*Excerpted records*
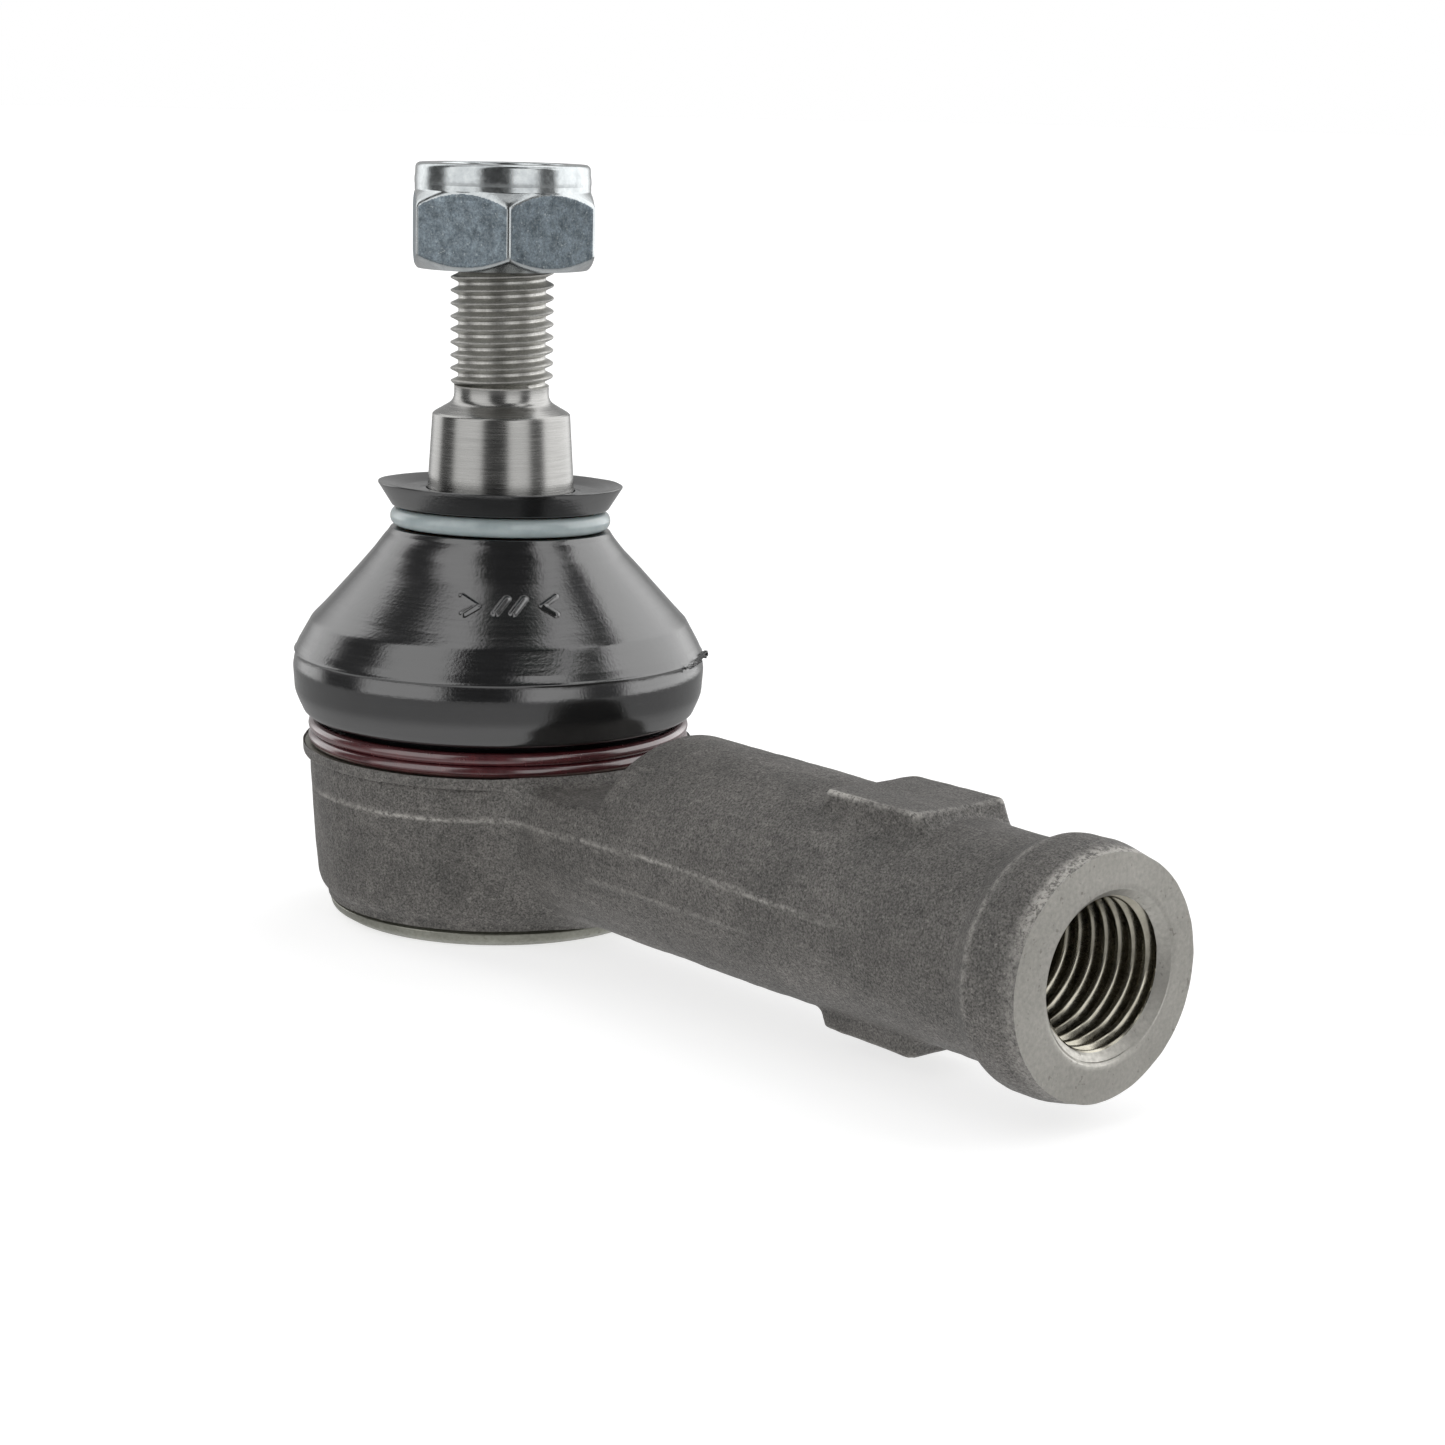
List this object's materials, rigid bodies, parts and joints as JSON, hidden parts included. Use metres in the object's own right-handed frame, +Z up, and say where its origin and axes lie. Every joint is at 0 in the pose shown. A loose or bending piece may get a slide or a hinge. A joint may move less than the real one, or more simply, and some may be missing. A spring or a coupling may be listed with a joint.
{
  "type": "tie rod end",
  "caption": "Steering tie rod end: forged housing with a ball joint, sealing boot, tapered stud and lock nut, and a threaded shank for the rod.",
  "frame": {"origin": "centre of the ball, the joint's pivot", "axes": "+Z up along the stud, +X out of the shank's threaded hole, +Y completes a right-handed set"},
  "size_m": [0.1037, 0.0404, 0.0735],
  "materials": {
    "forged_steel": "shot-blasted forging, dark grey-brown, machined where it fits",
    "acetal": "natural moulded acetal, greased",
    "spring_steel": "hardened spring steel, blued",
    "plate_steel": "pressed steel sheet, satin",
    "turned_steel": "turned and ground bare steel",
    "boot_rubber": "moulded chloroprene, semi-gloss with a mould line",
    "upper_ring_polymer": "pale blue-grey, glossy",
    "lower_ring_wire": "spring wire with a dark maroon coat",
    "nylon": "natural nylon",
    "zinc_steel": "bright zinc plate with a faint blue passivation"
  },
  "bodies": {
    "housing": {"housing": "forged_steel", "pressure_pad": "acetal", "preload_spring": "spring_steel", "closing_plate": "plate_steel", "boot_lower_ring": "lower_ring_wire"},
    "swing_seat": {"bearing_shell": "acetal", "dust_boot": "boot_rubber"},
    "boot_top": {"boot_upper_ring": "upper_ring_polymer"},
    "stud": {"ball_stud": "turned_steel"},
    "nut_slider": {"nut_insert": "nylon"},
    "nut": {"lock_nut": "zinc_steel"}
  },
  "joints": [
    {"name": "swing_direction", "type": "hinge", "parent": "housing", "child": "swing_seat", "pos_m": [0, 0, 0], "axis": [0, 0, 1], "continuous": true},
    {"name": "swing_angle", "type": "hinge", "parent": "swing_seat", "child": "boot_top", "pos_m": [0, 0, 0], "axis": [0, 1, 0], "range_deg": [-25, 25], "deforming": ["dust_boot"]},
    {"name": "stud_spin", "type": "hinge", "parent": "boot_top", "child": "stud", "pos_m": [0, 0, 0], "axis": [0, 0, 1], "continuous": true},
    {"name": "nut_travel", "type": "slide", "parent": "stud", "child": "nut_slider", "axis": [0, 0, 1], "range_m": [-0.0109, 0.005]},
    {"name": "nut_turn", "type": "hinge", "parent": "nut_slider", "child": "nut", "pos_m": [0, 0, 0.05], "axis": [0, 0, 1], "range_deg": [-3150, 1450]}
  ],
  "couplings": [
    {"joint": "nut_turn", "follows": "nut_travel", "rad_per_m": 5026.5}
  ]
}
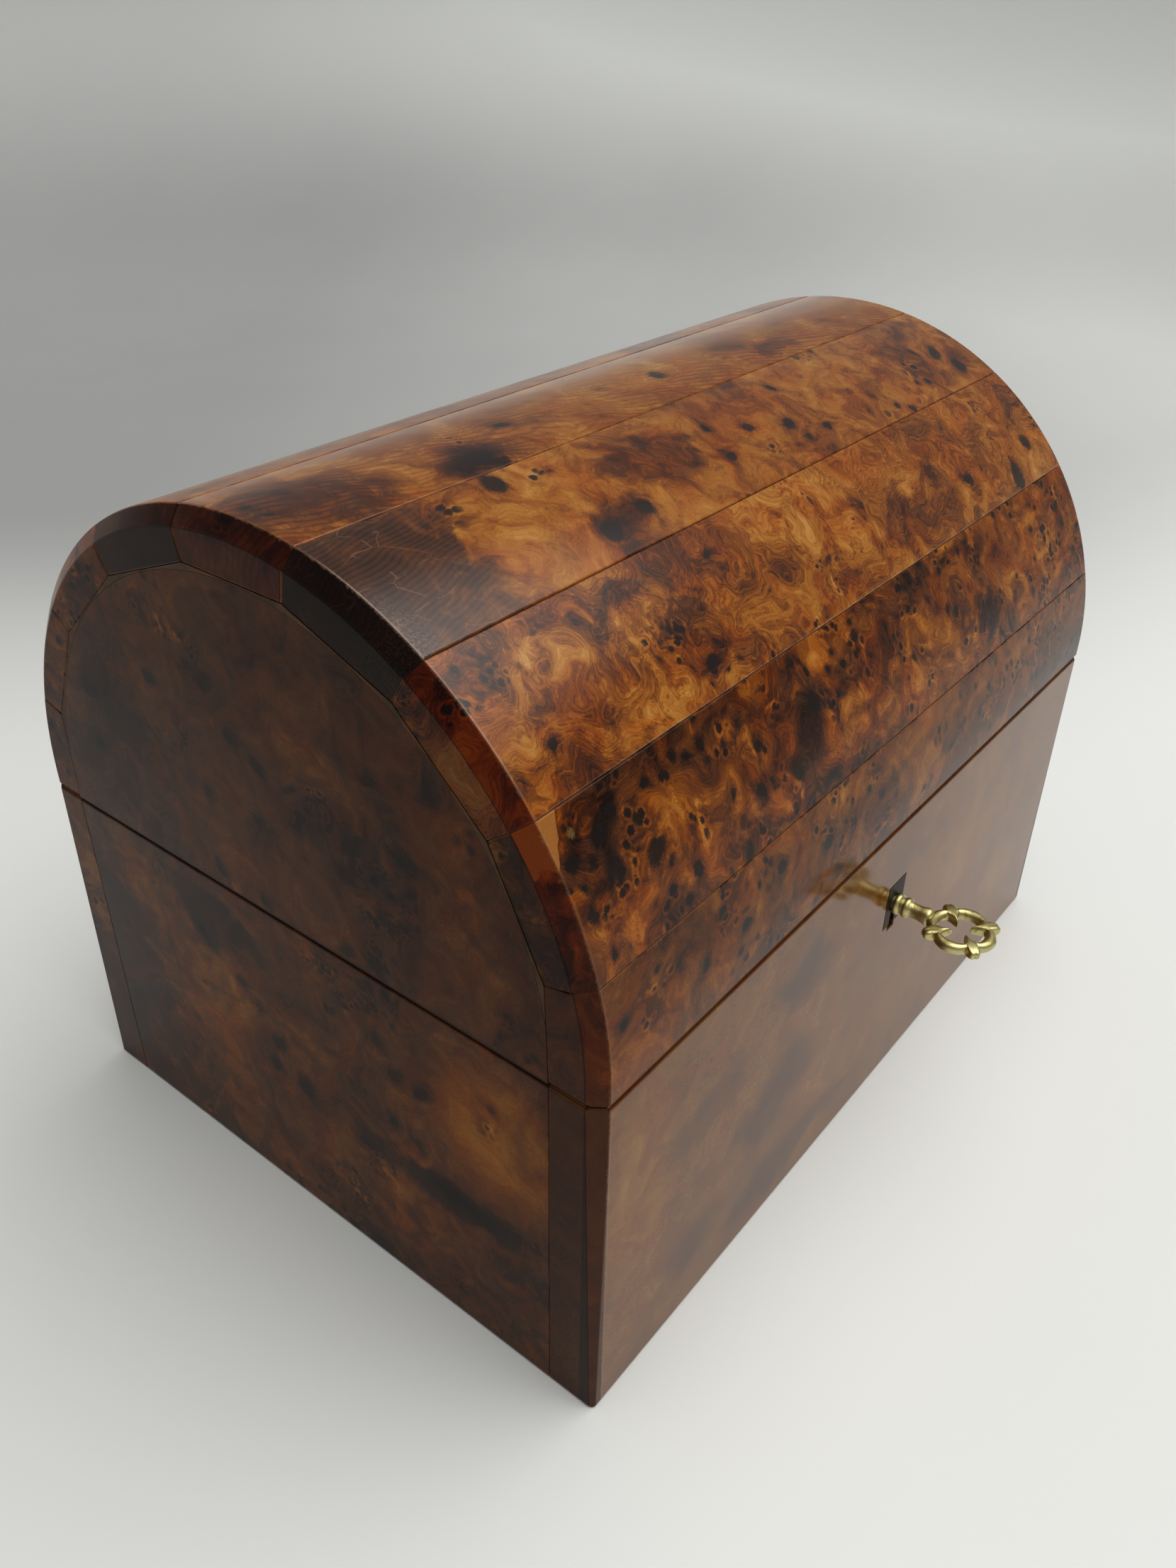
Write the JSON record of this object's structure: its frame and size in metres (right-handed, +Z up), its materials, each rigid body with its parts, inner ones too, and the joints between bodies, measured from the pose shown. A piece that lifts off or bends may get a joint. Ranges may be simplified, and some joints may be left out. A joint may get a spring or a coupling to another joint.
{
  "type": "wooden box",
  "caption": "Small treasure box of polished burl wood with a coopered barrel lid on butt hinges and a box lock whose brass key stands in the front.",
  "frame": {"origin": "centre of the box's underside, on the surface it stands on", "axes": "+X along the front to the right as one faces the key, +Y from the front to the hinged back, +Z up"},
  "size_m": [0.2, 0.1709, 0.156],
  "materials": {
    "burl_board": "clear varnish, hand polished to a gloss",
    "burl_rail": "clear varnish, hand polished to a gloss",
    "burl_base_end": "clear varnish, hand polished to a gloss",
    "burl_lid_end": "clear varnish, hand polished to a gloss",
    "burl_stave_1": "clear varnish, hand polished to a gloss",
    "burl_stave_2": "clear varnish, hand polished to a gloss",
    "burl_stave_3": "clear varnish, hand polished to a gloss",
    "burl_stave_4": "clear varnish, hand polished to a gloss",
    "burl_stave_5": "clear varnish, hand polished to a gloss",
    "burl_stave_6": "clear varnish, hand polished to a gloss",
    "burl_stave_7": "clear varnish, hand polished to a gloss",
    "plain_wood": "bare, planed",
    "wood_filler": "tan wood filler under the varnish",
    "ebony": "polished dark wood",
    "key_brass": "cast, polished by handling",
    "lock_brass": "brushed sheet",
    "hinge_brass": "brushed sheet",
    "screw_brass": "turned",
    "steel": "dull, oiled",
    "spring_steel": "blued"
  },
  "bodies": {
    "base": {"front_board": "burl_board", "back_board": "burl_board", "left_end_board": "burl_base_end", "right_end_board": "burl_base_end", "bottom_board": "plain_wood", "hinge_left_base_leaf": "hinge_brass", "hinge_left_pin": "steel", "hinge_left_base_screw_1": "screw_brass", "hinge_left_base_screw_2": "screw_brass", "hinge_left_base_screw_3": "screw_brass", "hinge_right_base_leaf": "hinge_brass", "hinge_right_pin": "steel", "hinge_right_base_screw_1": "screw_brass", "hinge_right_base_screw_2": "screw_brass", "hinge_right_base_screw_3": "screw_brass", "escutcheon": "ebony", "lock_plate": "lock_brass", "lock_case": "steel", "drill_pin": "steel", "bolt_stud": "steel", "lock_screw_1": "screw_brass", "lock_screw_2": "screw_brass", "lock_screw_3": "screw_brass", "lock_screw_4": "screw_brass"},
    "lid": {"lid_front_rail": "burl_rail", "lid_stave_1": "burl_stave_1", "lid_stave_2": "burl_stave_2", "lid_stave_3": "burl_stave_3", "lid_stave_4": "burl_stave_4", "lid_stave_5": "burl_stave_5", "lid_stave_6": "burl_stave_6", "lid_stave_7": "burl_stave_7", "lid_back_rail": "burl_rail", "lid_left_end": "burl_lid_end", "lid_right_end": "burl_lid_end", "lid_left_filler": "wood_filler", "lid_right_filler": "wood_filler", "hinge_left_lid_leaf": "hinge_brass", "hinge_left_lid_screw_1": "screw_brass", "hinge_left_lid_screw_2": "screw_brass", "hinge_left_lid_screw_3": "screw_brass", "hinge_right_lid_leaf": "hinge_brass", "hinge_right_lid_screw_1": "screw_brass", "hinge_right_lid_screw_2": "screw_brass", "hinge_right_lid_screw_3": "screw_brass", "strike_plate": "lock_brass", "strike_staple_left": "lock_brass", "strike_staple_right": "lock_brass", "strike_screw_1": "screw_brass", "strike_screw_2": "screw_brass"},
    "bolt": {"lock_bolt": "steel", "bolt_spring": "spring_steel"},
    "key": {"key": "key_brass"}
  },
  "joints": [
    {"name": "lid_hinge", "type": "hinge", "parent": "base", "child": "lid", "pos_m": [0, 0.07203, 0.07915], "axis": [-1, 0, 0], "range_deg": [0, 98]},
    {"name": "key_turn", "type": "hinge", "parent": "base", "child": "key", "pos_m": [0.004, -0.074, 0.057], "axis": [0, 1, 0], "range_deg": [-90, 180]},
    {"name": "bolt_slide", "type": "slide", "parent": "base", "child": "bolt", "axis": [1, 0, 0], "range_m": [-0.002, 0.004]}
  ],
  "couplings": [
    {"joint": "key_turn", "follows": "bolt_slide", "rad_per_m": 785.4}
  ]
}
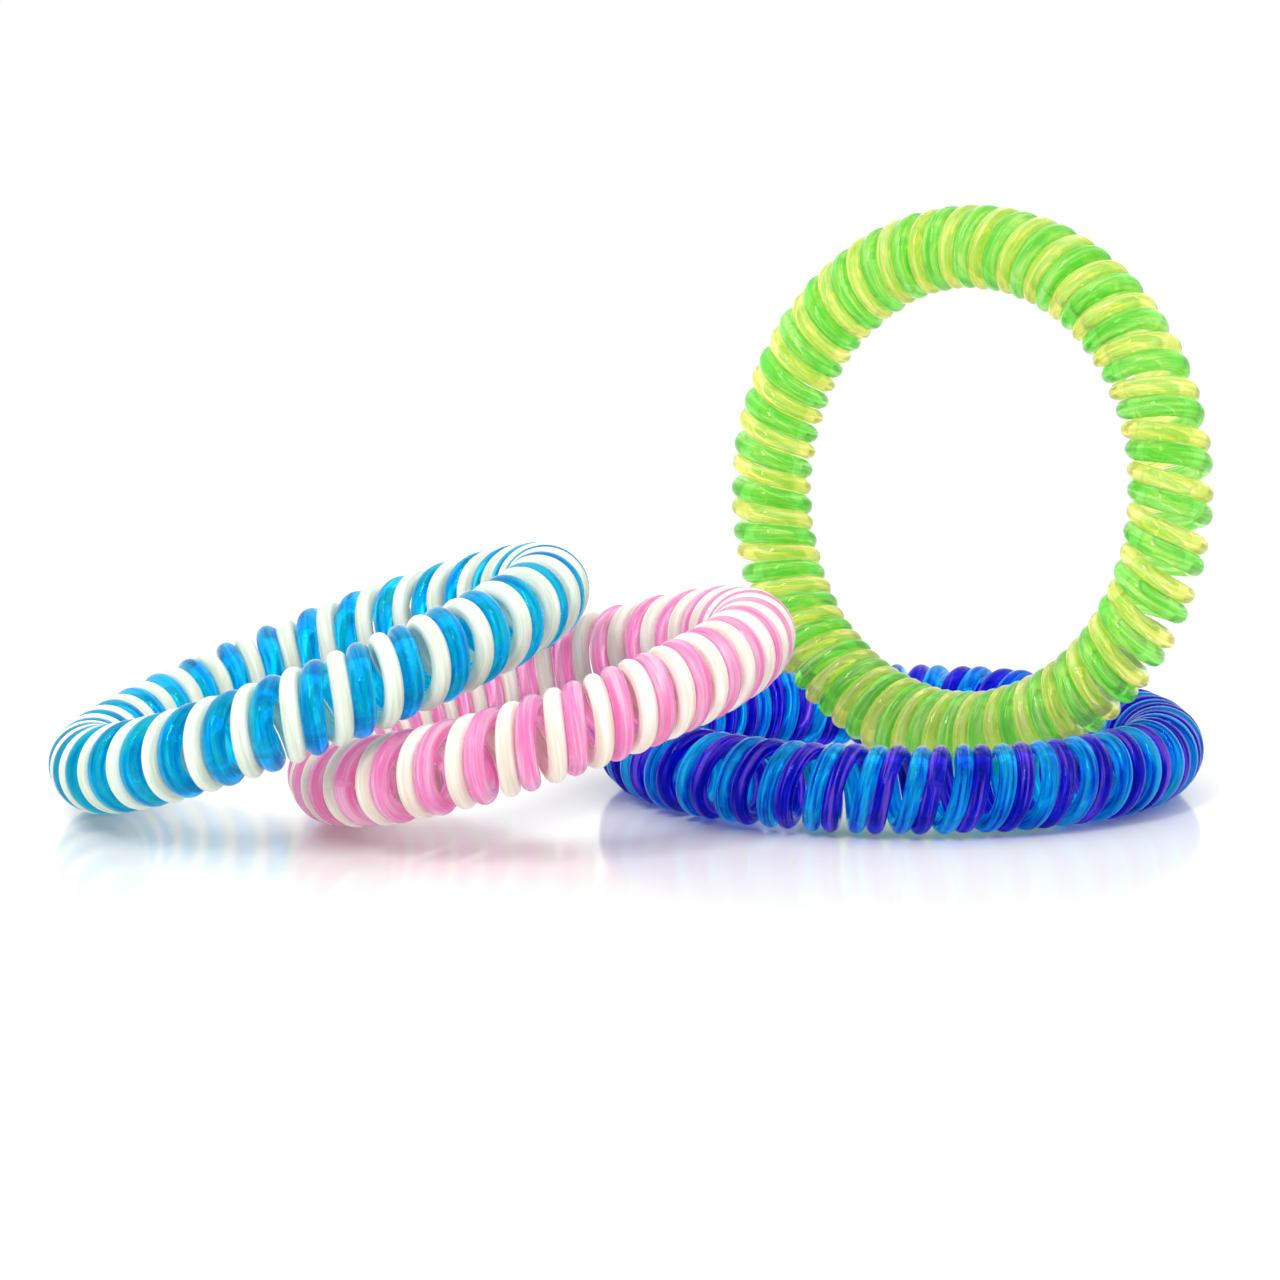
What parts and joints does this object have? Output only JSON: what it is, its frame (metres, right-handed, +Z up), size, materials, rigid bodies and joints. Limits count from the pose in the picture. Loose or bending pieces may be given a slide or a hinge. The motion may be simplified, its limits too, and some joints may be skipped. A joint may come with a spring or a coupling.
{
  "type": "spring coil ring set",
  "caption": "Stack of stretchy coil rings, each made of two coloured cords wound side by side; worn on a wrist or stretched as a desk toy.",
  "frame": {"origin": "middle of the stack's footprint, on the table", "axes": "+X along the stack from the azure ring to the indigo ring, +Y away from the viewer, +Z up"},
  "size_m": [0.183, 0.1108, 0.0927],
  "materials": {
    "cyan_cord": "glossy, see-through",
    "violet_cord": "glossy, see-through",
    "green_cord": "glossy, see-through",
    "yellow_cord": "glossy, see-through",
    "cream_cord": "smooth, opaque",
    "pink_cord": "glossy, milky",
    "white_cord": "smooth, opaque",
    "blue_cord": "glossy, see-through"
  },
  "bodies": {
    "indigo_ring_left": {"indigo_ring.cyan_cord.left": "cyan_cord", "indigo_ring.violet_cord.left": "violet_cord"},
    "indigo_ring_right": {"indigo_ring.cyan_cord.right": "cyan_cord", "indigo_ring.violet_cord.right": "violet_cord"},
    "lime_ring_lower": {"lime_ring.green_cord.lower": "green_cord", "lime_ring.yellow_cord.lower": "yellow_cord"},
    "lime_ring_upper": {"lime_ring.green_cord.upper": "green_cord", "lime_ring.yellow_cord.upper": "yellow_cord"},
    "rose_ring_rear": {"rose_ring.cream_cord.rear": "cream_cord", "rose_ring.pink_cord.rear": "pink_cord"},
    "rose_ring_front": {"rose_ring.cream_cord.front": "cream_cord", "rose_ring.pink_cord.front": "pink_cord"},
    "azure_ring_rear": {"azure_ring.white_cord.rear": "white_cord", "azure_ring.blue_cord.rear": "blue_cord"},
    "azure_ring_front": {"azure_ring.white_cord.front": "white_cord", "azure_ring.blue_cord.front": "blue_cord"}
  },
  "joints": [
    {"name": "indigo_stretch", "type": "slide", "parent": "indigo_ring_left", "child": "indigo_ring_right", "axis": [1, 0, 0], "range_m": [0, 0.05], "stiffness_N_per_m": 60},
    {"name": "lime_lift", "type": "slide", "parent": "indigo_ring_left", "child": "lime_ring_lower", "axis": [0, 0, 1], "range_m": [0, 0.12]},
    {"name": "lime_stretch", "type": "slide", "parent": "lime_ring_lower", "child": "lime_ring_upper", "axis": [0.0575, 0.081, 0.9951], "range_m": [0, 0.05], "stiffness_N_per_m": 60},
    {"name": "rose_lift", "type": "slide", "parent": "indigo_ring_left", "child": "rose_ring_rear", "axis": [0, 0, 1], "range_m": [0, 0.1]},
    {"name": "rose_stretch", "type": "slide", "parent": "rose_ring_rear", "child": "rose_ring_front", "axis": [0.6355, -0.7402, 0.2197], "range_m": [0, 0.05], "stiffness_N_per_m": 60},
    {"name": "azure_lift", "type": "slide", "parent": "rose_ring_rear", "child": "azure_ring_rear", "axis": [0, 0, 1], "range_m": [0, 0.08]},
    {"name": "azure_stretch", "type": "slide", "parent": "azure_ring_rear", "child": "azure_ring_front", "axis": [-0.0785, -0.9969, 0], "range_m": [0, 0.05], "stiffness_N_per_m": 60}
  ]
}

*What is required*
Copy down every line of the entries containing the word "where".

*Task solution*
List this object's materials, rigid bodies, parts and joints as JSON, hidden parts included. Use metres in the object's own right-handed frame, +Z up, and say where its origin and axes lie. Every joint is at 0 in the pose shown. A loose or bending piece may get a slide or a hinge. A joint may move less than the real one, or more simply, and some may be missing. A spring or a coupling may be listed with a joint.
    "forged_steel": "shot-blasted forging, dark grey-brown, machined where it fits",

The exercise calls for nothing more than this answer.